The latest mysteries around these missing men go beyond the usual paradigm of ‘tragedy and trauma’. They portend a dangerous trend. The chief minister wants people to believe that some disappeared men may be alive across the border, waiting to seek benefit of amnesty and rehabilitation policy, as did Liyaqat Shah, nabbed at the Indo-Nepal borders in February earlier this year, charged with being a part of a fidayeen gang, and later released on bail. Some police officials maintain that one of the missing men is part of a fidayeen squad. Is it a matter of coincidence or is there a greater co-relation between the rehabilitation policy and the fictions being weaved around the fidayeen phenomena, greater co-relation between the security agencies and their concocted ‘fidayeen’?

 

These incidents also coincide with the revelations of a cop running a militants module, luring youth to go for arms training and then using them for militant attacks or killing them in encounters.
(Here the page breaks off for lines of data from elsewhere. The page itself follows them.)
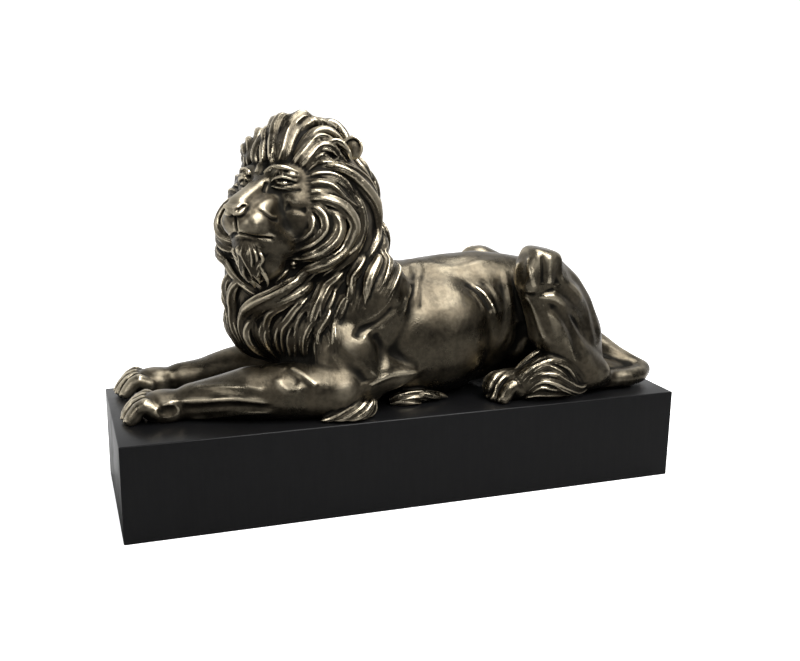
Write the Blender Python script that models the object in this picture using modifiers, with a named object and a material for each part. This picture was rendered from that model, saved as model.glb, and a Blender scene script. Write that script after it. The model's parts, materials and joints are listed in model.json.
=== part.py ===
"""A reclining lion cast in one piece, on a plain rectangular plinth. Metres, +Z up.

The lion faces -X and turns its head to its left (-Y). The origin is the middle of the plinth's underside.
"""

import math

import bmesh
import bpy
from mathutils import Matrix, Vector
from mathutils.bvhtree import BVHTree

# Driving sizes
FIGURE_LENGTH = 0.277  # front toes to the bend of the tail
TOE_MARGIN = 0.002  # bare plinth before the toes
TAIL_MARGIN = 0.001  # and behind the tail
PLINTH_WIDTH = 0.092
PLINTH_HEIGHT = 0.046
PLINTH_EDGE = 0.0006  # rounding of the plinth's edges
SEAT_GAP = 0.0003  # glue line between the casting and the plinth

PLINTH_LENGTH = TOE_MARGIN + FIGURE_LENGTH + TAIL_MARGIN
MODEL_STEPS = 277  # how many of the modelling units below make the figure's length
UNIT = FIGURE_LENGTH / MODEL_STEPS
SEAT = PLINTH_HEIGHT + SEAT_GAP

# How finely the casting is worked
CLAY_GRAIN = 0.0015  # voxel of the smooth under-form
CARVED_GRAIN = 0.0009  # voxel once the locks and features are on
CLAY_ROUNDS = 12  # smoothing rounds of the under-form
CARVED_ROUNDS = 2
CASTING_TRIANGLES = 9700

# The head, which has a frame of its own: forwards, to the lion's left, and up
HEAD_CENTRE = (-51.6, -4.0, 99.0)
HEAD_YAW = math.radians(42)
HEAD_PITCH = math.radians(6.5)
HEAD_ROLL = math.radians(4)

# The mane's locks are laid out by a turn about an upright axis and a level on it. The turn is in
# degrees from -X towards -Y. Above the crown the level counts degrees of rise instead of height.
MANE_AXIS = (-46, -1)
MANE_CROWN = 88
FACE_TURN = 42  # the turn that the face looks along, about which the two cheeks mirror
CHEST_TURN = 14  # the same for the chest
FLANK_AXIS = 34  # level of the line along the trunk that the folds of the flank are laid out from
LOCK_LIFT_RATIO = 0.18  # how far a lock's middle stands off the skin, as a share of its width
FOLD_SUNK_RATIO = 0.22  # how far the middle of a fold of skin lies under it, as a share of its width

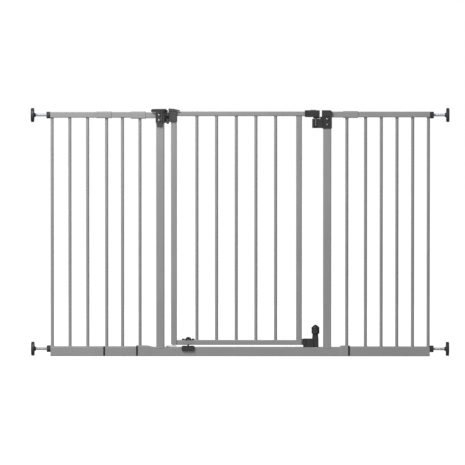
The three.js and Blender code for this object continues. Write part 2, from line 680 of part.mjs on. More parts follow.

How deep is the involvement of the security agencies and the police in luring youth towards the gun, apart from the usual forms of brutalisation that often pushes them towards the option? Are these just aberrations, stemming from misadventures of some individuals in uniform or is there a larger system in place? Last year’s shocking revelations made in a book Meadow: Where the terror began by two foreign journalists, pointed out the problems of the counter insurgency policy that perpetuates more violence and terror by officially patronizing gunmen and incidents of arson. It is not difficult to imagine the dangerous repercussions of such a policy by simply looking at the present fate of Pakistan, where its adventurous army and the ISI is now unable to rein in the monsters they unleashed a decade or so ago.

 

Given the recent history of Kashmir and absolute disillusionment of the youth in peaceful forms of resistance, and given the spurt in incidents of militancy, it is likely that the gun may soon make a comeback in the Valley of sorrows, in a far more lethal form than it did two decades ago. It would be impossible to stop it without a fair assessment of the extent of involvement of the security agencies in the making of a militant.

Anuradha Bhasin Jamwal is the Executive Editor Kashmir Times and is a peace activist involved in campaigns for justice for human rights violation victims in Kashmir as well as India-Pakistan friendship. She also writes stories for children and adults.